## begin Input rows
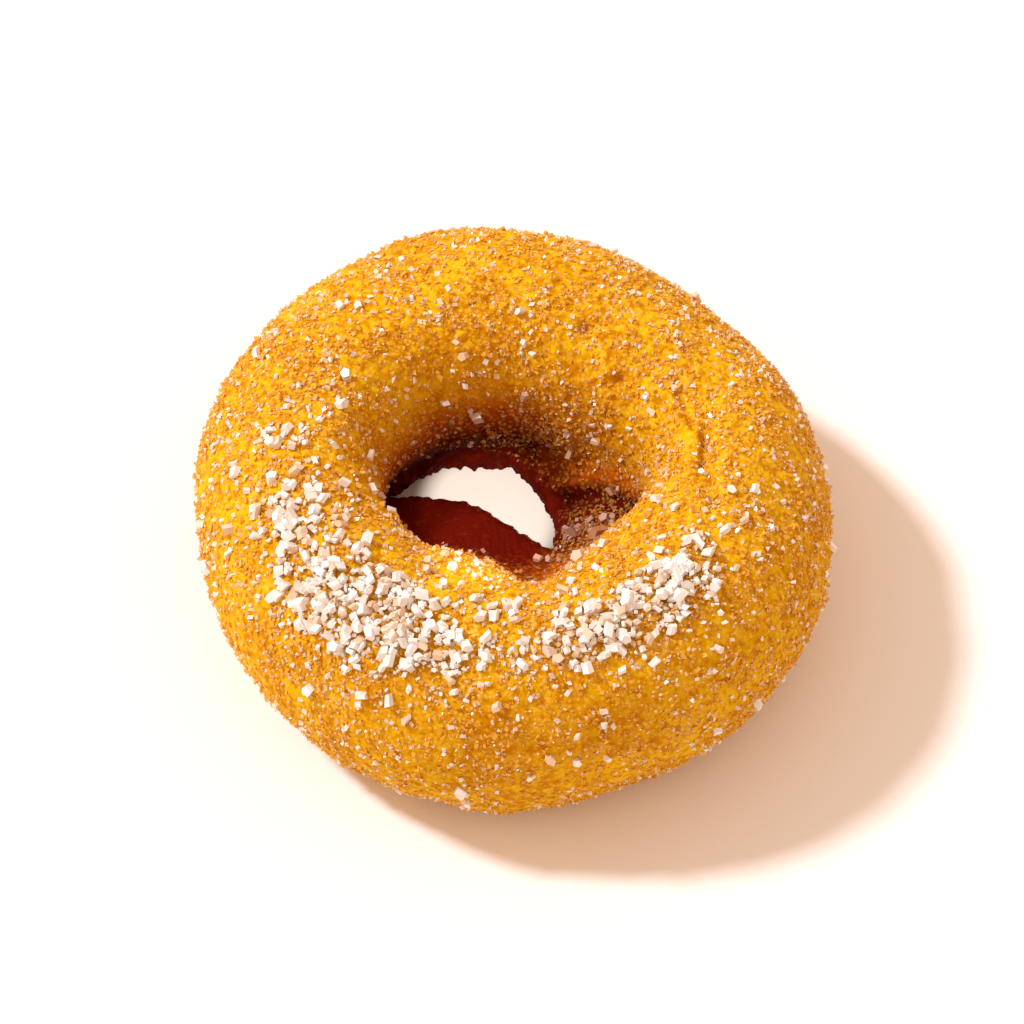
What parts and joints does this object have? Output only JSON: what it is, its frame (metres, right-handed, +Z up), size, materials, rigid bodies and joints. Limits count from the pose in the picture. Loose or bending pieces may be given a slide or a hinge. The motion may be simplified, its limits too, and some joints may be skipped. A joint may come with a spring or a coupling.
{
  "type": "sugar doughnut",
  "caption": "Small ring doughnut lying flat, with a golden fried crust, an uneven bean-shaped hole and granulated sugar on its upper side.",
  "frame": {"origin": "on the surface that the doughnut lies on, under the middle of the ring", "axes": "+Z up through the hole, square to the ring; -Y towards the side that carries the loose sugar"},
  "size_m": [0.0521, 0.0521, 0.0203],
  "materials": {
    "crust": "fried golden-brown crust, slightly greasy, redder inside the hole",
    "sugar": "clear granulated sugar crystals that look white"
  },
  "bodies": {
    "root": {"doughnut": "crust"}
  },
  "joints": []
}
## end Input rows
## begin Input rows
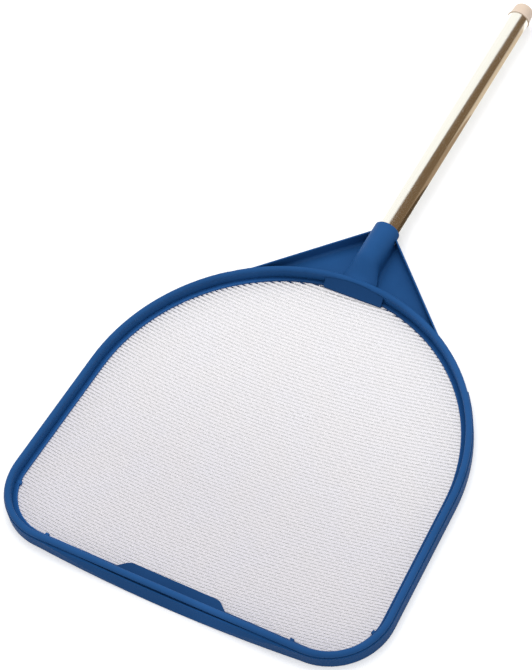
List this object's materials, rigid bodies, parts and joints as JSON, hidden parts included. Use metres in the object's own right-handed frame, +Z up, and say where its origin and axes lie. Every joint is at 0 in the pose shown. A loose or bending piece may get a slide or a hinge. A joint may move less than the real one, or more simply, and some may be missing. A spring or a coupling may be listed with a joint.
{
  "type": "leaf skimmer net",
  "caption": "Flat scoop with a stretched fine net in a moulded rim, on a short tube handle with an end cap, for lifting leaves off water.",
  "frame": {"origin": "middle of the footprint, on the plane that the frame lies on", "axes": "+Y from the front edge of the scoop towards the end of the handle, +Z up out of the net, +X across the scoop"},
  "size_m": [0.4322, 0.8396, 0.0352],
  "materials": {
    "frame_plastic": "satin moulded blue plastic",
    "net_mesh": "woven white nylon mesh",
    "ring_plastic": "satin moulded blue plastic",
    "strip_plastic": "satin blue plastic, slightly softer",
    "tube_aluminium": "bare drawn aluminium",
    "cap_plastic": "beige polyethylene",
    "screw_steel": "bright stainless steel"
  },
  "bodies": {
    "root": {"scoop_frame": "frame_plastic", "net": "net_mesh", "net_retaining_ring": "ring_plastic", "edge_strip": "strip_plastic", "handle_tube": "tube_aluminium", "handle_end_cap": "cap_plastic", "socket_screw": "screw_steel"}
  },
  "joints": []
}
## end Input rows
**Given instruction**
Only a number is needed: how many lines of the material above contain "metres"?

**Expected answer**
2